- **Written instruction**
Your task is to retype each line of the data below exactly.

:: Data entries

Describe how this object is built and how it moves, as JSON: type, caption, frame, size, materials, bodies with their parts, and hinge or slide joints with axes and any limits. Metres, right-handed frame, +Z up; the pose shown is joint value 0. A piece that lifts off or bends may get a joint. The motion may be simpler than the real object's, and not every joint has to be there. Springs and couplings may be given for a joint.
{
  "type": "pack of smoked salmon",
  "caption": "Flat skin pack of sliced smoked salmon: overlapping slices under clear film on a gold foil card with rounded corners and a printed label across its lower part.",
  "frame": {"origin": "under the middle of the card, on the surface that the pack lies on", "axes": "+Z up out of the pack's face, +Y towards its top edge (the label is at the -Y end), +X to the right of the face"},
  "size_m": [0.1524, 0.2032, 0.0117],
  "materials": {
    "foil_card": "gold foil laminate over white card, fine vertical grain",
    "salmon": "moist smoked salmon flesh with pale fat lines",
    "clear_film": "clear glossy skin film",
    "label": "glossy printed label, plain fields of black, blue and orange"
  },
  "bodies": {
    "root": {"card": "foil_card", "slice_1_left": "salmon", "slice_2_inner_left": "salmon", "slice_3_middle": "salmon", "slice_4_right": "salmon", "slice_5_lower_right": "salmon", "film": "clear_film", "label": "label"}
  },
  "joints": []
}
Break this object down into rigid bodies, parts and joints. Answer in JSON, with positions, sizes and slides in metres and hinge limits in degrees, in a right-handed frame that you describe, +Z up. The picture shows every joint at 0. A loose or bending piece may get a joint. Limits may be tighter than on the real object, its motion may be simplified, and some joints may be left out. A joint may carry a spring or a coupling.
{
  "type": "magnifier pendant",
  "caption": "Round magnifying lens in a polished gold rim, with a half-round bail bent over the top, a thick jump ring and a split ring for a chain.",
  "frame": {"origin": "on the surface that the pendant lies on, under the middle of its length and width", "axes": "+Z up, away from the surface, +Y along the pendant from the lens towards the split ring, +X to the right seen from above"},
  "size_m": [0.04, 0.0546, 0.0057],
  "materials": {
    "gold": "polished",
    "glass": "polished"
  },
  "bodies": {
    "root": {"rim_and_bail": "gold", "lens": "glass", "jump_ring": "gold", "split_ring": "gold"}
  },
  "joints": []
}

::::

- **Response to the exercise**
Describe how this object is built and how it moves, as JSON: type, caption, frame, size, materials, bodies with their parts, and hinge or slide joints with axes and any limits. Metres, right-handed frame, +Z up; the pose shown is joint value 0. A piece that lifts off or bends may get a joint. The motion may be simpler than the real object's, and not every joint has to be there. Springs and couplings may be given for a joint.
{
  "type": "pack of smoked salmon",
  "caption": "Flat skin pack of sliced smoked salmon: overlapping slices under clear film on a gold foil card with rounded corners and a printed label across its lower part.",
  "frame": {"origin": "under the middle of the card, on the surface that the pack lies on", "axes": "+Z up out of the pack's face, +Y towards its top edge (the label is at the -Y end), +X to the right of the face"},
  "size_m": [0.1524, 0.2032, 0.0117],
  "materials": {
    "foil_card": "gold foil laminate over white card, fine vertical grain",
    "salmon": "moist smoked salmon flesh with pale fat lines",
    "clear_film": "clear glossy skin film",
    "label": "glossy printed label, plain fields of black, blue and orange"
  },
  "bodies": {
    "root": {"card": "foil_card", "slice_1_left": "salmon", "slice_2_inner_left": "salmon", "slice_3_middle": "salmon", "slice_4_right": "salmon", "slice_5_lower_right": "salmon", "film": "clear_film", "label": "label"}
  },
  "joints": []
}
Break this object down into rigid bodies, parts and joints. Answer in JSON, with positions, sizes and slides in metres and hinge limits in degrees, in a right-handed frame that you describe, +Z up. The picture shows every joint at 0. A loose or bending piece may get a joint. Limits may be tighter than on the real object, its motion may be simplified, and some joints may be left out. A joint may carry a spring or a coupling.
{
  "type": "magnifier pendant",
  "caption": "Round magnifying lens in a polished gold rim, with a half-round bail bent over the top, a thick jump ring and a split ring for a chain.",
  "frame": {"origin": "on the surface that the pendant lies on, under the middle of its length and width", "axes": "+Z up, away from the surface, +Y along the pendant from the lens towards the split ring, +X to the right seen from above"},
  "size_m": [0.04, 0.0546, 0.0057],
  "materials": {
    "gold": "polished",
    "glass": "polished"
  },
  "bodies": {
    "root": {"rim_and_bail": "gold", "lens": "glass", "jump_ring": "gold", "split_ring": "gold"}
  },
  "joints": []
}